**Data to process**
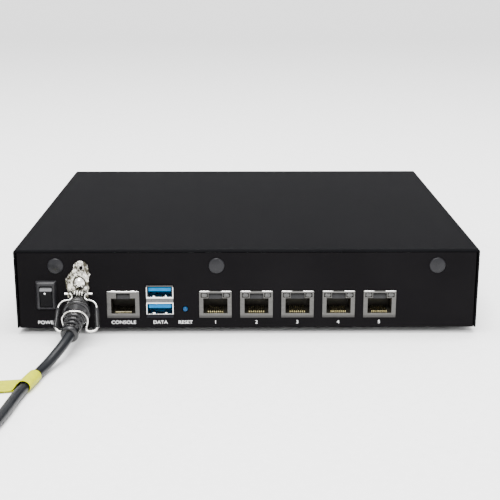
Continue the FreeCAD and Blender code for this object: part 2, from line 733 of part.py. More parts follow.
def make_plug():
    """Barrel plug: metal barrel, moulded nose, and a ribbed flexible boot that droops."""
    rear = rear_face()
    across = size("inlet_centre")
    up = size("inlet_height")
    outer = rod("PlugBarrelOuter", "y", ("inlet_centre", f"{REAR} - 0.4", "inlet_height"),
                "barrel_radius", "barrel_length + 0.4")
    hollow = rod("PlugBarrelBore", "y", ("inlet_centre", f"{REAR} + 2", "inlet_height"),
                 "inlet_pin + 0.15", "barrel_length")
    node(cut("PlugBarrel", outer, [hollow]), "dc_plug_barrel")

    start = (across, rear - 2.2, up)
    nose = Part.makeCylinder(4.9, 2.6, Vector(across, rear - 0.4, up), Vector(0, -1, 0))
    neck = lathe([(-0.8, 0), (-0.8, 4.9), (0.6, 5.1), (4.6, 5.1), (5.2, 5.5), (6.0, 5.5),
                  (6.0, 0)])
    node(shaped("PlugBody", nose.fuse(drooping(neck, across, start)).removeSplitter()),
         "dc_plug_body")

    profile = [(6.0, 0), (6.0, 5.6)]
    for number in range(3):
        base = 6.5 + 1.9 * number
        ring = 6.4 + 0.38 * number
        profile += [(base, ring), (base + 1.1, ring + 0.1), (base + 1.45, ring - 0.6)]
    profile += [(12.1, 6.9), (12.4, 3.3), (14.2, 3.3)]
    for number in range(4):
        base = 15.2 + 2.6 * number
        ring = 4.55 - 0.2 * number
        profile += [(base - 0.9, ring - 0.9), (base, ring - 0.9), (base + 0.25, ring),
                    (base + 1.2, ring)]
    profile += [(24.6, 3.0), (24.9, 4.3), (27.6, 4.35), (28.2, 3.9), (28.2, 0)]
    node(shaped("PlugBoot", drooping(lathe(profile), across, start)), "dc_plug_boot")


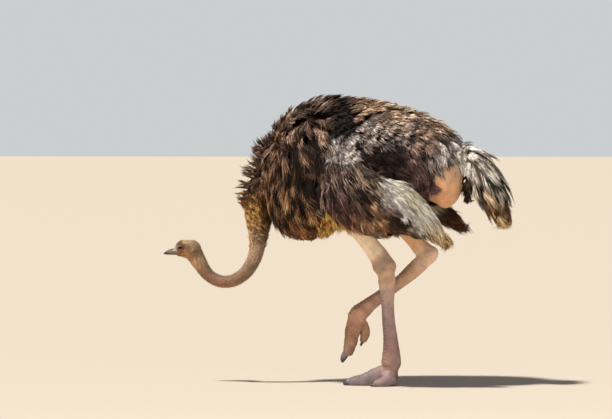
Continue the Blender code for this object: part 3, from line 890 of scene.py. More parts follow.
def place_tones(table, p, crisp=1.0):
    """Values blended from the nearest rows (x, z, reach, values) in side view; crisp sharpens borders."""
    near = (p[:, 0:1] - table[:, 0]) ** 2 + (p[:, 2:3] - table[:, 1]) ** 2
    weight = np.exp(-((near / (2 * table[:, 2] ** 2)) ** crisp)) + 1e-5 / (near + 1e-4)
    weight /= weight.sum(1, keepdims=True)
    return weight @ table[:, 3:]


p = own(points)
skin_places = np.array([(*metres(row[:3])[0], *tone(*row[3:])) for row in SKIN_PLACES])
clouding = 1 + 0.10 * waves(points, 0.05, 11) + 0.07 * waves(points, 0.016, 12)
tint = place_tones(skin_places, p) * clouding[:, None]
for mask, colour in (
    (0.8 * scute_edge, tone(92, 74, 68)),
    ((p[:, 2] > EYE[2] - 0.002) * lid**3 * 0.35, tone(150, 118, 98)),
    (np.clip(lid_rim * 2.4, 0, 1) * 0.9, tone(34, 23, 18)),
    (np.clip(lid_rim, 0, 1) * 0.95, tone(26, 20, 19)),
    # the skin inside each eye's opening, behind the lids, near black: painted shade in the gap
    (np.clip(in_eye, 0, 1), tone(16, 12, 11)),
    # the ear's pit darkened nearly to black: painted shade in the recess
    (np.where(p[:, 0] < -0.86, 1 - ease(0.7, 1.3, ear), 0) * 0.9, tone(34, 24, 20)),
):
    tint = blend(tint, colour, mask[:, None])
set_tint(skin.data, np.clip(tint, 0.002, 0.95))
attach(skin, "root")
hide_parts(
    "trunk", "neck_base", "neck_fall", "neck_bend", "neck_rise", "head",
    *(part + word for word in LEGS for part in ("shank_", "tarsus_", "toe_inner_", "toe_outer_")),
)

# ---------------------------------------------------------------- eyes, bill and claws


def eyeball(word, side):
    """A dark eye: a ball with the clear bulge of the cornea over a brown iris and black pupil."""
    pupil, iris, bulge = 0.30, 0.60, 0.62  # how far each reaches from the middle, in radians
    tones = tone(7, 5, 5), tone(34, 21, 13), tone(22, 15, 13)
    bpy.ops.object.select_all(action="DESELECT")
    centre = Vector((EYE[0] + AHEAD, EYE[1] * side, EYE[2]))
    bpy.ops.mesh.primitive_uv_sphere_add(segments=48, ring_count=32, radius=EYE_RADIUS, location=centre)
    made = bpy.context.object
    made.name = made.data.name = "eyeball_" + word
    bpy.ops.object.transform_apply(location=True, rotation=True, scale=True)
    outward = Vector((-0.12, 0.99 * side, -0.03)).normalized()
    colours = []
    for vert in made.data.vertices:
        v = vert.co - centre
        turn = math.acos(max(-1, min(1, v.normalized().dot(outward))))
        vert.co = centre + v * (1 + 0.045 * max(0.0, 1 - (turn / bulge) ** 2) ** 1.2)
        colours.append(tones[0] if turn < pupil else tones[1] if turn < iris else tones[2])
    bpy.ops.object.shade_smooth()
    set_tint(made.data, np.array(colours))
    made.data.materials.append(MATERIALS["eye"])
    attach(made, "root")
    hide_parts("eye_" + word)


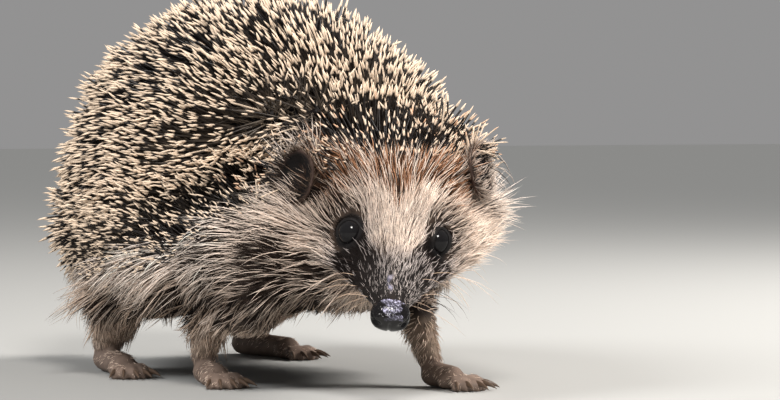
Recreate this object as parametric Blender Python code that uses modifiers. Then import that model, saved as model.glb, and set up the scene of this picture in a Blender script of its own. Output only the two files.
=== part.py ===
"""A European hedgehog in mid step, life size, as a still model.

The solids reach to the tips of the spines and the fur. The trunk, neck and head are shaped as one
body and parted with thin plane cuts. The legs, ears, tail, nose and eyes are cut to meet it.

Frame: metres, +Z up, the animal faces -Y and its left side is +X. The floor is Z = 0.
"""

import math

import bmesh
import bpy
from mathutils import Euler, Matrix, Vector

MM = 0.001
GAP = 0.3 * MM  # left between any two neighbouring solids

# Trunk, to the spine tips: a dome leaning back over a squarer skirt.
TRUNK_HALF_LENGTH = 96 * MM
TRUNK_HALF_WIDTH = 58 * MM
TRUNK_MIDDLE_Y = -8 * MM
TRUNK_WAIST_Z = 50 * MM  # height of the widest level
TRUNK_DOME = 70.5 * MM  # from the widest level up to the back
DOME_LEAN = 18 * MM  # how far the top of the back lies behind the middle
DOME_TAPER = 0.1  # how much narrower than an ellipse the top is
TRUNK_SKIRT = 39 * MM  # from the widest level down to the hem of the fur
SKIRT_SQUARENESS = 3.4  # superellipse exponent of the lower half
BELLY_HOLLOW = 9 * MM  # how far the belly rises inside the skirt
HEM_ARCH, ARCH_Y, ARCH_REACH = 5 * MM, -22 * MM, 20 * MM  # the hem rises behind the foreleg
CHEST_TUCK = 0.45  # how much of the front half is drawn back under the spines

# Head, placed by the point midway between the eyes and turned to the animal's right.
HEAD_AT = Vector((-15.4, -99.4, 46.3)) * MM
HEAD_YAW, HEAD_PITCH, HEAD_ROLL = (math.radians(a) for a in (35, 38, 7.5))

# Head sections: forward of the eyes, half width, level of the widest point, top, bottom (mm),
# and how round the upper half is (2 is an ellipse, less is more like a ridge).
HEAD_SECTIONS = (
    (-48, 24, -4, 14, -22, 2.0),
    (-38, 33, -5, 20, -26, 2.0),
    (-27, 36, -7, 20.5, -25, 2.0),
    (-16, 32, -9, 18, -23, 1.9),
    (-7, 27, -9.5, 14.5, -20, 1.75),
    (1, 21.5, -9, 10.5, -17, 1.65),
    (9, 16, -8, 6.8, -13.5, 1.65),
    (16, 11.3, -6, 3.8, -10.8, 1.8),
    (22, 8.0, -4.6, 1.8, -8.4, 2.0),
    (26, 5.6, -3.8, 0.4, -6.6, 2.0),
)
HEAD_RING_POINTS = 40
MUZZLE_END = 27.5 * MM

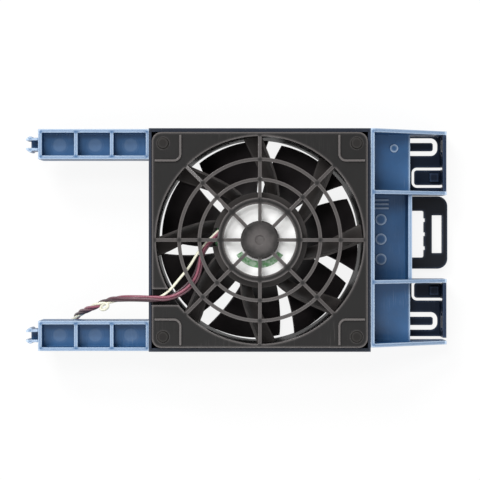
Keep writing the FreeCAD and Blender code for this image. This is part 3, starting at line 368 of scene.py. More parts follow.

**Requirements**
Restate the records, all of them, precisely as written.

**Final answer**
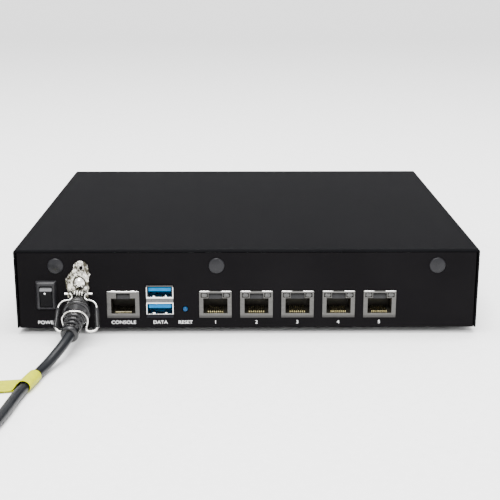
Continue the FreeCAD and Blender code for this object: part 2, from line 733 of part.py. More parts follow.
def make_plug():
    """Barrel plug: metal barrel, moulded nose, and a ribbed flexible boot that droops."""
    rear = rear_face()
    across = size("inlet_centre")
    up = size("inlet_height")
    outer = rod("PlugBarrelOuter", "y", ("inlet_centre", f"{REAR} - 0.4", "inlet_height"),
                "barrel_radius", "barrel_length + 0.4")
    hollow = rod("PlugBarrelBore", "y", ("inlet_centre", f"{REAR} + 2", "inlet_height"),
                 "inlet_pin + 0.15", "barrel_length")
    node(cut("PlugBarrel", outer, [hollow]), "dc_plug_barrel")

    start = (across, rear - 2.2, up)
    nose = Part.makeCylinder(4.9, 2.6, Vector(across, rear - 0.4, up), Vector(0, -1, 0))
    neck = lathe([(-0.8, 0), (-0.8, 4.9), (0.6, 5.1), (4.6, 5.1), (5.2, 5.5), (6.0, 5.5),
                  (6.0, 0)])
    node(shaped("PlugBody", nose.fuse(drooping(neck, across, start)).removeSplitter()),
         "dc_plug_body")

    profile = [(6.0, 0), (6.0, 5.6)]
    for number in range(3):
        base = 6.5 + 1.9 * number
        ring = 6.4 + 0.38 * number
        profile += [(base, ring), (base + 1.1, ring + 0.1), (base + 1.45, ring - 0.6)]
    profile += [(12.1, 6.9), (12.4, 3.3), (14.2, 3.3)]
    for number in range(4):
        base = 15.2 + 2.6 * number
        ring = 4.55 - 0.2 * number
        profile += [(base - 0.9, ring - 0.9), (base, ring - 0.9), (base + 0.25, ring),
                    (base + 1.2, ring)]
    profile += [(24.6, 3.0), (24.9, 4.3), (27.6, 4.35), (28.2, 3.9), (28.2, 0)]
    node(shaped("PlugBoot", drooping(lathe(profile), across, start)), "dc_plug_boot")


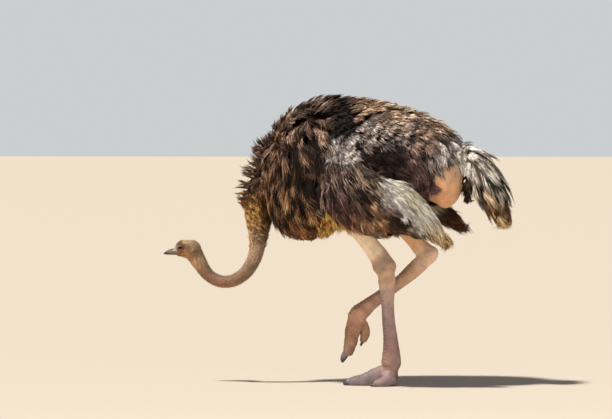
Continue the Blender code for this object: part 3, from line 890 of scene.py. More parts follow.
def place_tones(table, p, crisp=1.0):
    """Values blended from the nearest rows (x, z, reach, values) in side view; crisp sharpens borders."""
    near = (p[:, 0:1] - table[:, 0]) ** 2 + (p[:, 2:3] - table[:, 1]) ** 2
    weight = np.exp(-((near / (2 * table[:, 2] ** 2)) ** crisp)) + 1e-5 / (near + 1e-4)
    weight /= weight.sum(1, keepdims=True)
    return weight @ table[:, 3:]


p = own(points)
skin_places = np.array([(*metres(row[:3])[0], *tone(*row[3:])) for row in SKIN_PLACES])
clouding = 1 + 0.10 * waves(points, 0.05, 11) + 0.07 * waves(points, 0.016, 12)
tint = place_tones(skin_places, p) * clouding[:, None]
for mask, colour in (
    (0.8 * scute_edge, tone(92, 74, 68)),
    ((p[:, 2] > EYE[2] - 0.002) * lid**3 * 0.35, tone(150, 118, 98)),
    (np.clip(lid_rim * 2.4, 0, 1) * 0.9, tone(34, 23, 18)),
    (np.clip(lid_rim, 0, 1) * 0.95, tone(26, 20, 19)),
    # the skin inside each eye's opening, behind the lids, near black: painted shade in the gap
    (np.clip(in_eye, 0, 1), tone(16, 12, 11)),
    # the ear's pit darkened nearly to black: painted shade in the recess
    (np.where(p[:, 0] < -0.86, 1 - ease(0.7, 1.3, ear), 0) * 0.9, tone(34, 24, 20)),
):
    tint = blend(tint, colour, mask[:, None])
set_tint(skin.data, np.clip(tint, 0.002, 0.95))
attach(skin, "root")
hide_parts(
    "trunk", "neck_base", "neck_fall", "neck_bend", "neck_rise", "head",
    *(part + word for word in LEGS for part in ("shank_", "tarsus_", "toe_inner_", "toe_outer_")),
)

# ---------------------------------------------------------------- eyes, bill and claws


def eyeball(word, side):
    """A dark eye: a ball with the clear bulge of the cornea over a brown iris and black pupil."""
    pupil, iris, bulge = 0.30, 0.60, 0.62  # how far each reaches from the middle, in radians
    tones = tone(7, 5, 5), tone(34, 21, 13), tone(22, 15, 13)
    bpy.ops.object.select_all(action="DESELECT")
    centre = Vector((EYE[0] + AHEAD, EYE[1] * side, EYE[2]))
    bpy.ops.mesh.primitive_uv_sphere_add(segments=48, ring_count=32, radius=EYE_RADIUS, location=centre)
    made = bpy.context.object
    made.name = made.data.name = "eyeball_" + word
    bpy.ops.object.transform_apply(location=True, rotation=True, scale=True)
    outward = Vector((-0.12, 0.99 * side, -0.03)).normalized()
    colours = []
    for vert in made.data.vertices:
        v = vert.co - centre
        turn = math.acos(max(-1, min(1, v.normalized().dot(outward))))
        vert.co = centre + v * (1 + 0.045 * max(0.0, 1 - (turn / bulge) ** 2) ** 1.2)
        colours.append(tones[0] if turn < pupil else tones[1] if turn < iris else tones[2])
    bpy.ops.object.shade_smooth()
    set_tint(made.data, np.array(colours))
    made.data.materials.append(MATERIALS["eye"])
    attach(made, "root")
    hide_parts("eye_" + word)


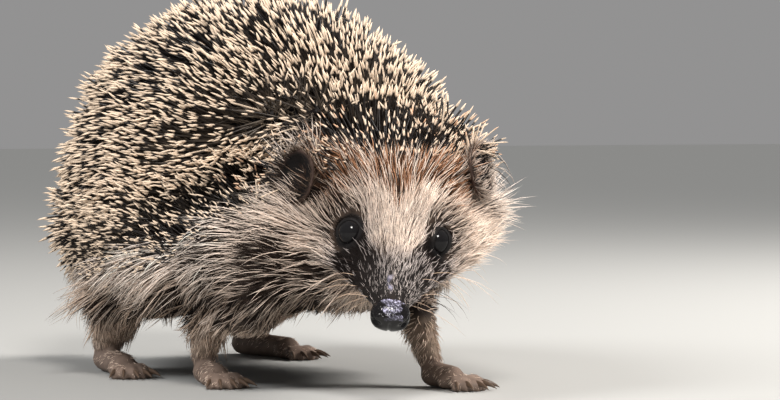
Recreate this object as parametric Blender Python code that uses modifiers. Then import that model, saved as model.glb, and set up the scene of this picture in a Blender script of its own. Output only the two files.
=== part.py ===
"""A European hedgehog in mid step, life size, as a still model.

The solids reach to the tips of the spines and the fur. The trunk, neck and head are shaped as one
body and parted with thin plane cuts. The legs, ears, tail, nose and eyes are cut to meet it.

Frame: metres, +Z up, the animal faces -Y and its left side is +X. The floor is Z = 0.
"""

import math

import bmesh
import bpy
from mathutils import Euler, Matrix, Vector

MM = 0.001
GAP = 0.3 * MM  # left between any two neighbouring solids

# Trunk, to the spine tips: a dome leaning back over a squarer skirt.
TRUNK_HALF_LENGTH = 96 * MM
TRUNK_HALF_WIDTH = 58 * MM
TRUNK_MIDDLE_Y = -8 * MM
TRUNK_WAIST_Z = 50 * MM  # height of the widest level
TRUNK_DOME = 70.5 * MM  # from the widest level up to the back
DOME_LEAN = 18 * MM  # how far the top of the back lies behind the middle
DOME_TAPER = 0.1  # how much narrower than an ellipse the top is
TRUNK_SKIRT = 39 * MM  # from the widest level down to the hem of the fur
SKIRT_SQUARENESS = 3.4  # superellipse exponent of the lower half
BELLY_HOLLOW = 9 * MM  # how far the belly rises inside the skirt
HEM_ARCH, ARCH_Y, ARCH_REACH = 5 * MM, -22 * MM, 20 * MM  # the hem rises behind the foreleg
CHEST_TUCK = 0.45  # how much of the front half is drawn back under the spines

# Head, placed by the point midway between the eyes and turned to the animal's right.
HEAD_AT = Vector((-15.4, -99.4, 46.3)) * MM
HEAD_YAW, HEAD_PITCH, HEAD_ROLL = (math.radians(a) for a in (35, 38, 7.5))

# Head sections: forward of the eyes, half width, level of the widest point, top, bottom (mm),
# and how round the upper half is (2 is an ellipse, less is more like a ridge).
HEAD_SECTIONS = (
    (-48, 24, -4, 14, -22, 2.0),
    (-38, 33, -5, 20, -26, 2.0),
    (-27, 36, -7, 20.5, -25, 2.0),
    (-16, 32, -9, 18, -23, 1.9),
    (-7, 27, -9.5, 14.5, -20, 1.75),
    (1, 21.5, -9, 10.5, -17, 1.65),
    (9, 16, -8, 6.8, -13.5, 1.65),
    (16, 11.3, -6, 3.8, -10.8, 1.8),
    (22, 8.0, -4.6, 1.8, -8.4, 2.0),
    (26, 5.6, -3.8, 0.4, -6.6, 2.0),
)
HEAD_RING_POINTS = 40
MUZZLE_END = 27.5 * MM

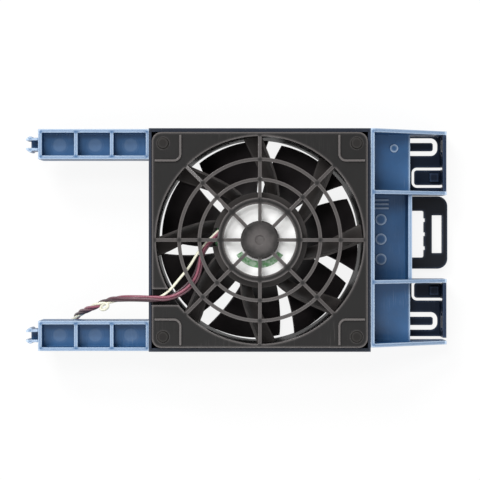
Keep writing the FreeCAD and Blender code for this image. This is part 3, starting at line 368 of scene.py. More parts follow.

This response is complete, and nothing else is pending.